Una diversa lettura del quadro normativo di riferimento, visto nel suo insieme, determinerebbe un’eccessiva compressione della libertà d’impresa, in quanto l’operatore economico, operando un ribasso, potrebbe dimostrare che quest’ultimo sia correlato a soluzioni innovative e più efficienti, oppure, soprattutto in ipotesi di appalto di servizi, come quello per cui è causa, alla sua appartenenza ad un comparto, per il quale viene applicato un CCNL diverso da quello assunto come riferimento dalla stazione appaltante.
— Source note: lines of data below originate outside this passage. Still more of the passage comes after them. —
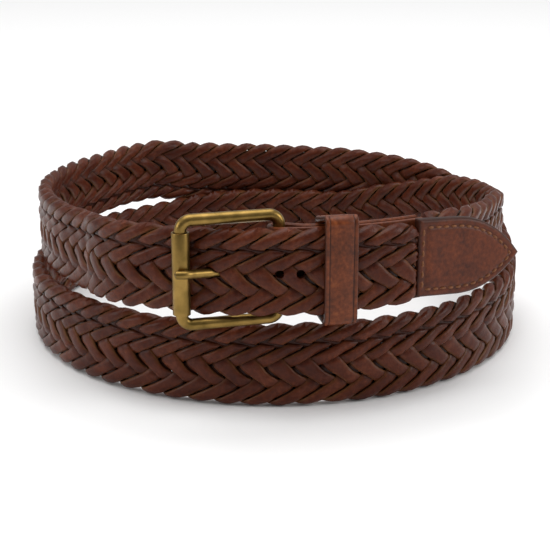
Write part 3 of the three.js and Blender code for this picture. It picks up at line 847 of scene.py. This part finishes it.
# %% Two loose holes and the prong's own
PUNCH_STEPS = 8
punches = [(round_bar(prong_points(), lambda share: PRONG_DIAMETER / 2 + HOLE_GAP), False)]
middle_radius = face_radius(OUTER_LAYERS) - STRAP_THICKNESS / 2
for degrees in HOLE_DEGREES:
    radii = middle_radius + STRAP_THICKNESS * np.array([-1, 0, 1])
    way_through = ring_middle + on_ring(radii, np.full(len(radii), degrees), 0)
    way_through[:, 2] = hinge_middle[2]
    punches.append((round_bar(way_through, lambda share: HOLE_DIAMETER / 2, PUNCH_STEPS), False))
punched(falling_strips, punches)
punched(rising_strips, punches)

# %% [markdown]
# The fold that holds the buckle is one piece of plain leather, folded round the hinge bar and
# sewn over the braid's end. It is made as a flat strip swept along its folded path, and then a
# slot is cut at the fold, in which the eye of the prong swings.

# %% The folded leather
CHAPE_WALL = 1.6
CHAPE_LENGTH = 50.0
CHAPE_HEIGHT = 28.0
CHAPE_STEPS = 25
FOLD_STEPS = 16
LEATHER_EDGE = 0.45
hinge_x, hinge_y = hinge_middle[:2] - ring_middle[:2]
chape_degrees = math.degrees(math.atan2(hinge_x, -hinge_y))


def flat_band(middles, ways_across, way_wide, wide, thick):
    """A leather band with rounded edges, swept along a path: thick across it, wide beside it."""
    n, w, edge, cut = thick / 2, wide / 2, LEATHER_EDGE, ROUNDING * LEATHER_EDGE
    section = [
        (n - edge, -w), (n - cut, cut - w), (n, edge - w), (n, 0), (n, w - edge), (n - cut, w - cut),
        (n - edge, w), (edge - n, w), (-n, w - edge), (-n, 0), (-n, edge - w), (edge - n, -w),
    ]
    return np.array([
        [middle + across * through + way_wide * beside for through, beside in section]
        for middle, across in zip(middles, ways_across)])


def chape_band():
    """The folded strip: along the outer wall, round the bar and back along the inner wall."""
    fold = BORE + CHAPE_WALL / 2
    outer = face_radius(UNDER_LAYERS)
    middles, ways = [], []
    shares = np.linspace(0, 1, CHAPE_STEPS)

    def wall_points(sign, order):
        """The middle line of the outer wall (1) or the inner one (-1)."""
        for share in order:
            degrees = chape_degrees + (CHAPE_END - chape_degrees) * share
            swell = 1 - float(smooth(share * CHAPE_LENGTH / (2 * STRAP_THICKNESS)))
            thickness = STRAP_THICKNESS + (2 * fold + CHAPE_WALL - STRAP_THICKNESS) * swell
            radius = outer - CHAPE_WALL / 2 if sign > 0 else outer - thickness + CHAPE_WALL / 2
            middles.append(ring_middle + on_ring(radius, degrees, hinge_middle[2] - ring_middle[2]))
            ways.append(sign * on_ring(1, degrees, 0))

    wall_points(1, shares[::-1])
    start = math.radians(chape_degrees - 90)
    for i in range(1, FOLD_STEPS):
        turn = start - math.pi * i / FOLD_STEPS
        way = np.array([math.cos(turn), math.sin(turn), 0])
        middles.append(hinge_middle + fold * way)
        ways.append(way)
    wall_points(-1, shares)
    return flat_band(middles, ways, UP, CHAPE_HEIGHT, CHAPE_WALL)


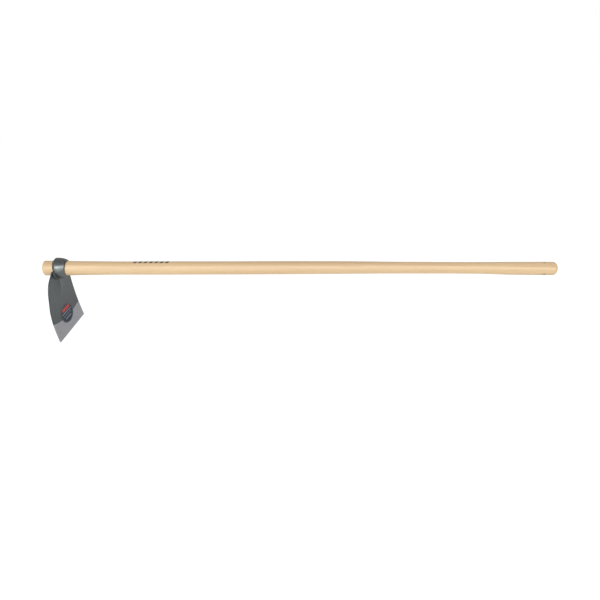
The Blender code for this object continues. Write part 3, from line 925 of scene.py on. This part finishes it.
def make_softbox(name, azimuth, elevation, distance, width, height, watts, gloss_only=False):
    """Area light that looks at the object; azimuth 0 is the camera's side, positive is right."""
    azimuth, elevation = math.radians(azimuth), math.radians(elevation)
    away = Vector((math.sin(azimuth) * math.cos(elevation),
                   -math.cos(azimuth) * math.cos(elevation), math.sin(elevation)))
    lamp = bpy.data.lights.new(name, "AREA")
    lamp.shape = "RECTANGLE"
    lamp.size = width
    lamp.size_y = height
    lamp.energy = watts
    softbox = bpy.data.objects.new(name, lamp)
    softbox.matrix_world = away.to_track_quat("Z", "Y").to_matrix().to_4x4()
    softbox.location = away * distance
    softbox.visible_camera = False
    softbox.visible_diffuse = not gloss_only
    bpy.context.scene.collection.objects.link(softbox)


def make_light():
    """Pale surroundings, white to the camera, and three softboxes, one of them for gloss only."""
    world = bpy.data.worlds.new("studio")
    world.use_nodes = True
    nodes, links = world.node_tree.nodes, world.node_tree.links
    light = nodes["Background"]
    light.inputs["Color"].default_value = WHITE
    light.inputs["Strength"].default_value = WORLD_LIGHT
    backdrop = nodes.new("ShaderNodeBackground")
    backdrop.inputs["Color"].default_value = WHITE
    rays = nodes.new("ShaderNodeLightPath")
    either = nodes.new("ShaderNodeMixShader")
    links.new(rays.outputs["Is Camera Ray"], either.inputs["Fac"])
    links.new(light.outputs[0], either.inputs[1])
    links.new(backdrop.outputs[0], either.inputs[2])
    links.new(either.outputs[0], nodes["World Output"].inputs["Surface"])
    bpy.context.scene.world = world
    make_softbox("wide_softbox", 4, 31, 4.5, 6.4, 1.9, 132.0)
    make_softbox("key_softbox", -24, 31, 4.0, 0.8, 0.8, 28.0)
    make_softbox("gloss_softbox", 14, 14, 4.2, 6.4, 3.0, 140.0, gloss_only=True)


def make_camera():
    """Camera square to the handle, above it and in front of its middle."""
    ahead = Vector((0, math.cos(CAMERA_ELEVATION), -math.sin(CAMERA_ELEVATION)))
    up = Vector((0, math.sin(CAMERA_ELEVATION), math.cos(CAMERA_ELEVATION)))
    turned = Matrix((Vector((1, 0, 0)), up, -ahead)).transposed().to_4x4()
    turned.translation = (Vector((CAMERA_STATION, 0, 0)) - CAMERA_DISTANCE * ahead
                          - CAMERA_BELOW * up)
    lens = bpy.data.cameras.new("camera")
    lens.sensor_width = SENSOR_WIDTH
    lens.lens = LENS
    camera = bpy.data.objects.new("camera", lens)
    camera.matrix_world = TOOL @ turned
    bpy.context.scene.collection.objects.link(camera)
    bpy.context.scene.camera = camera
    bpy.context.scene.view_settings.view_transform = "Standard"


make_camera()
make_light()
make_floor()
make_handle()
make_eye()
make_blade()
make_weld()
make_label()

bpy.context.view_layer.update()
Tale eventualità, da ammettersi anche in quanto coerente con il principio di libera iniziativa economica di cui all’art. 41 Cost., può concretizzarsi a condizione che questo “indiretto” ribasso dei costi della manodopera risulti coerente con una “più efficiente organizzazione aziendale” che l’operatore dovrà dimostrare in sede di verifica dell’anomalia, doverosamente promossa dalla stazione appaltante (Consiglio di Stato sez. V, 09/06/2023, n. 5665; T.A.R. Calabria, Reggio Calabria, 8/02/2024, n. 119; T.A.R. Sicilia, Palermo sez. II, 19/12/2023, n. 3779; T.A.R. Campania, Napoli, sez. V, 07/11/2023, n. 6128).
Ove si ritenesse, invero, che sussista un divieto indiscriminato di ribasso dei costi relativi alla manodopera, il risultato ultimo sarebbe quello di attribuire alla stazione appaltante il potere di standardizzare tali costi verso l’alto, mediante la sostanziale imposizione del CCNL dalla stessa individuato.
[…] Da ciò discende che, alla luce di quanto previsto dal comma 14 dell’art. 41 del d.lgs. n. 36 del 2023, l’offerta dell’operatore economico che applichi il ribasso anche ai costi della manodopera non è esclusa dalla gara, ma è assoggetta alla verifica dell’anomalia, nella cui sede l’operatore economico avrà l’onere di dimostrare che il ribasso deriva da una più efficiente organizzazione aziendale oltre il rispetto dei minimi salariali.